Прожив большую часть жизни сначала в Махачкале, а затем — в самом центре Москвы, поэт Фазир Джаферов неожиданно для всех — и кажется, для самого себя — переехал в родовое село Цнал в Хивском районе Дагестана. Фазир говорит: «Хорошая связь тут только возле школы и кладбища». Или: «Чтобы поговорить по телефону, мне нужно залезать на дерево». Однако относится к происходящему с философским спокойствием, потому как давно уже исповедует суфизм — мистическое течение в исламе, в основе которого как раз и лежит аскетизм.
«То, что обычному человеку кажется камнем, для знающего является жемчужиной», — утверждал персидский поэт Джалаладдин Руми в середине XIII века. Кажется, что эта истина вполне работает и сейчас для поэта Фазира Джаферова.
***
— Сейчас, насколько я понимаю, из-за коронавируса школа в вашем селе, как и учебные заведения по всей стране, закрыта?
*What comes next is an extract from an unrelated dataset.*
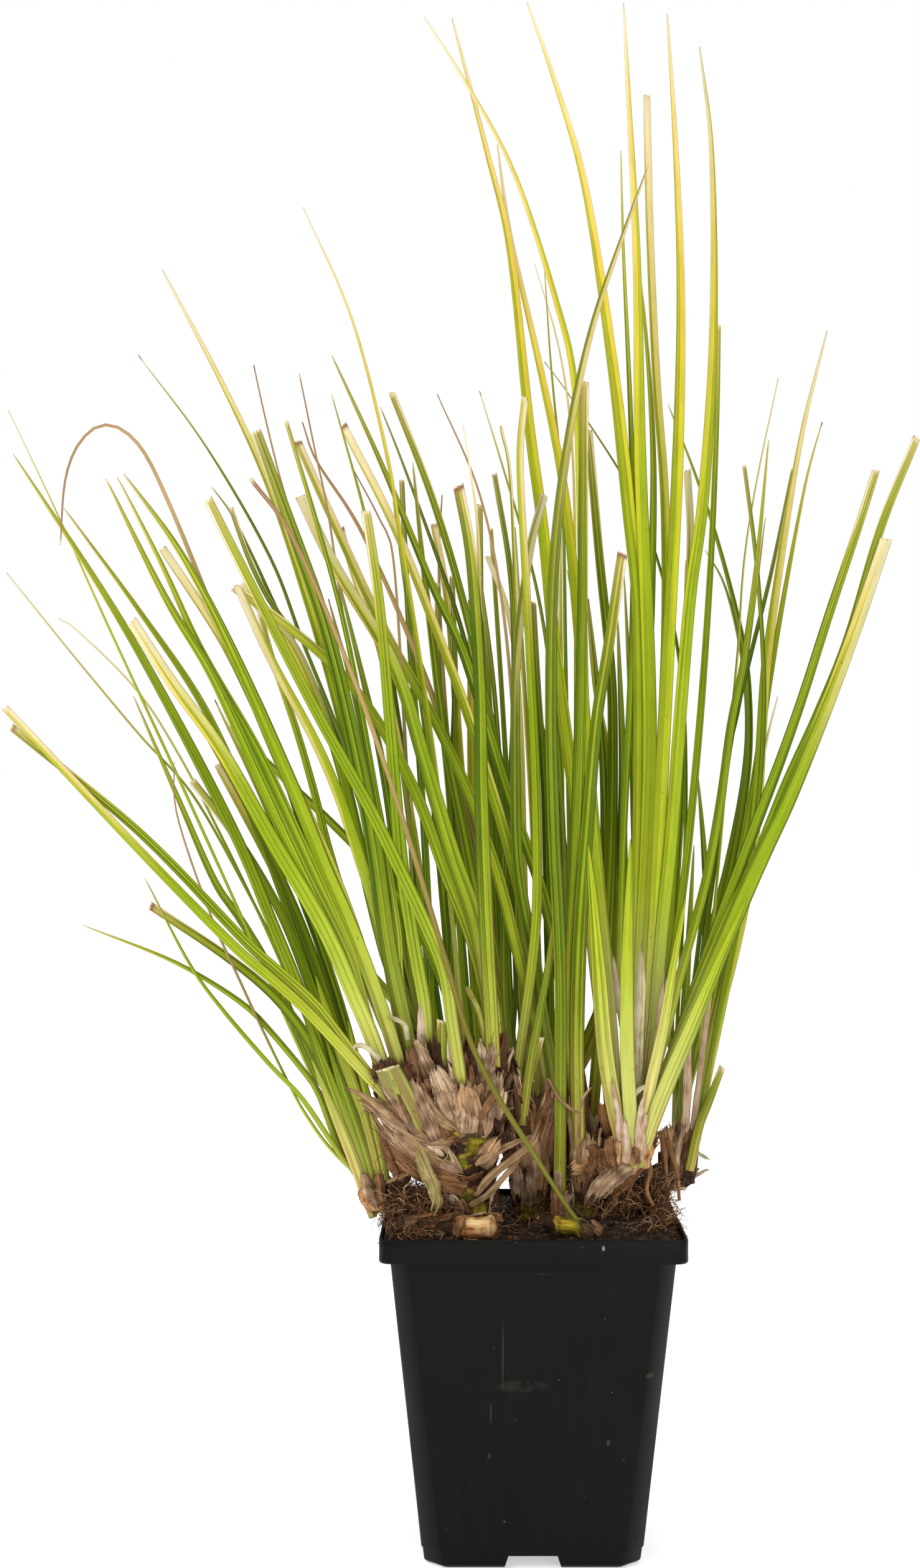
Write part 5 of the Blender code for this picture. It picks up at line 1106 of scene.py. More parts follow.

— Это очень интересная ситуация. Нам, учителям, настойчиво рекомендовали вести онлайн-уроки, но… У нас в классах по 3−4 ученика. Целый день они проводят вместе, потому что они или из одной семьи, или родственники, или соседи. Наши люди все равно ходят друг к другу. Они все равно не бросят друг друга, если даже заболеют. Учителя — это родители, дяди-тети тех же учеников, и они живут вместе. После обеда все мальчики села все равно бегают на площадку, играют в футбол или просто занимаются. Тогда зачем запрещать проводить занятия в школе? Мы уже шутим, что уйдем в подполье. Будем тайком от государства ходить по домам и давать уроки.
— Может, имеет смысл все же объяснить детям, что сейчас стоит посидеть по домам?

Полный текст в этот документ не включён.